To the extent that religious proselytizing is a globalizing force, the semiotic forms that religions produce are crucial to understanding that force. The globalization of Protestant Christianity was facilitated by the development of certain semiotic forms and ideologies. Some of these have become inseparable from even the purportedly secular narratives of modernity. In the next chapter I look closely at one set of semiotic ideologies and one particular practical form, the creed. But first, in this one, I sketch out the larger context of the global spread of Christianity and its relationship to the moral narrative of modernity.

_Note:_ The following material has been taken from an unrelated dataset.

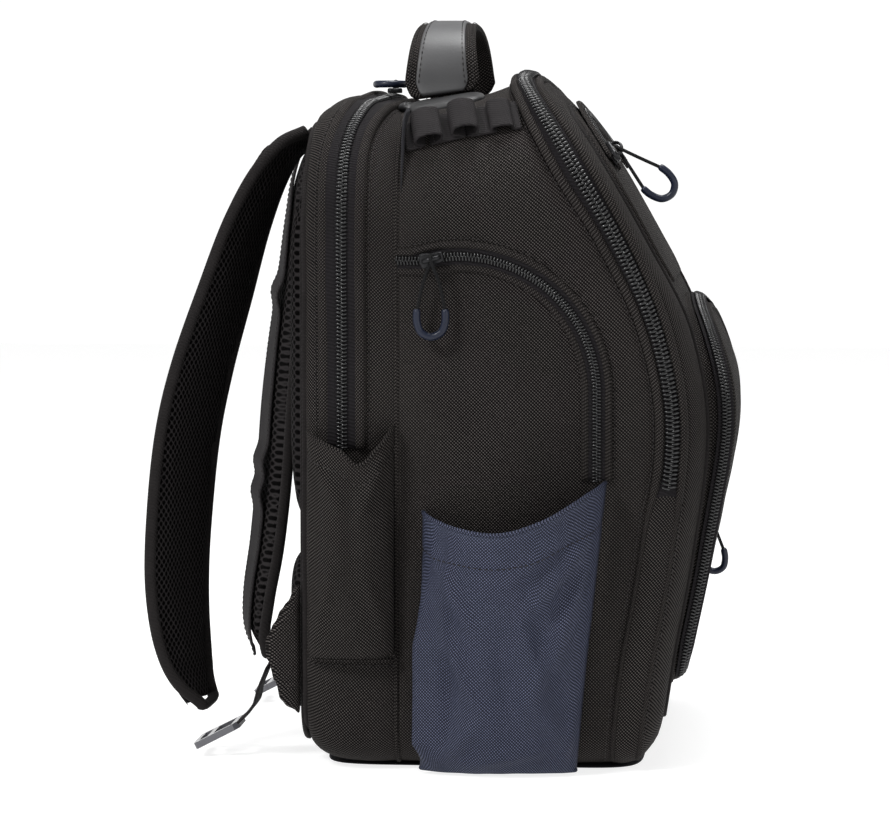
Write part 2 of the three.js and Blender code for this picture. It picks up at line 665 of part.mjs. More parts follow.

Evangelizing religions have been crucial forces in the translocal circulation of people, practices, and ideas since Buddhism spread out of South Asia in the first century B.C.E. But full-fledged Christian globalization took form within colonialism. And conversely, colonialism was shaped by Christianity. Missionaries usually aspired to both a more far-reaching and a deeper transformation of colonized peoples than did either administrators or business interests (Beidelman 1982; Comaroff and Comaroff 1991; Huber and Lutkehaus 1999; Cooper and Stoler 1997). Given missionaries' greater commitments of time and attention to daily life, their effectiveness too was often much greater. The particular forms taken by colonialism's long-term influence in many parts of the postcolonial world are surely marked, in some way, by missionaries' moral impetus to improve the world.
That moral impetus is embodied in everyday practices-the stuff of Michel Foucault's "capillary power" (1980: 39). Potentially unlimited, these can include learning a creed and catechism, setting out on pilgrimages, reading and discussing scripture, praying, singing hymns, listening to sermons, attending regular church services, undergoing confession, even diary-keeping and the introspective probing of one's thoughts, desires, and motives. These practices are well suited for evangelism, since many of them can be so readily detached from particular social contexts and made available for universal circulation.
As a result, it should be no surprise that, at the beginning of the twenty- first century, one-third of the world's population is Christian, and that one-third of those Christians live in former colonies. The largest number of non-German missionary sisters in the sister order of the Society of the Divine Word is Indonesian-this organization is especially active in Brazil, Botswana, Ghana, and Europe (Huber and Lutkehaus 1999: 21-22). The looming schism within the Anglican Church over the appointment of a gay bishop in the United States is to a large degree being driven by African bishops. The largest Christian missionary movement in the world today comes out of Korea (Walls 2001: 25). Even where Christians are a minority, it was often Christian schools, or those modeled on them, that educated the first generations of nationalist elites in the early and mid-twentieth century (Comaroff 1985: 129; Keyes 1996: 284). In Indonesia, for instance, where Christians are about 9 percent of an otherwise largely Muslim population, the most powerful general of the last generation and the most influential newspaper editors were Christian.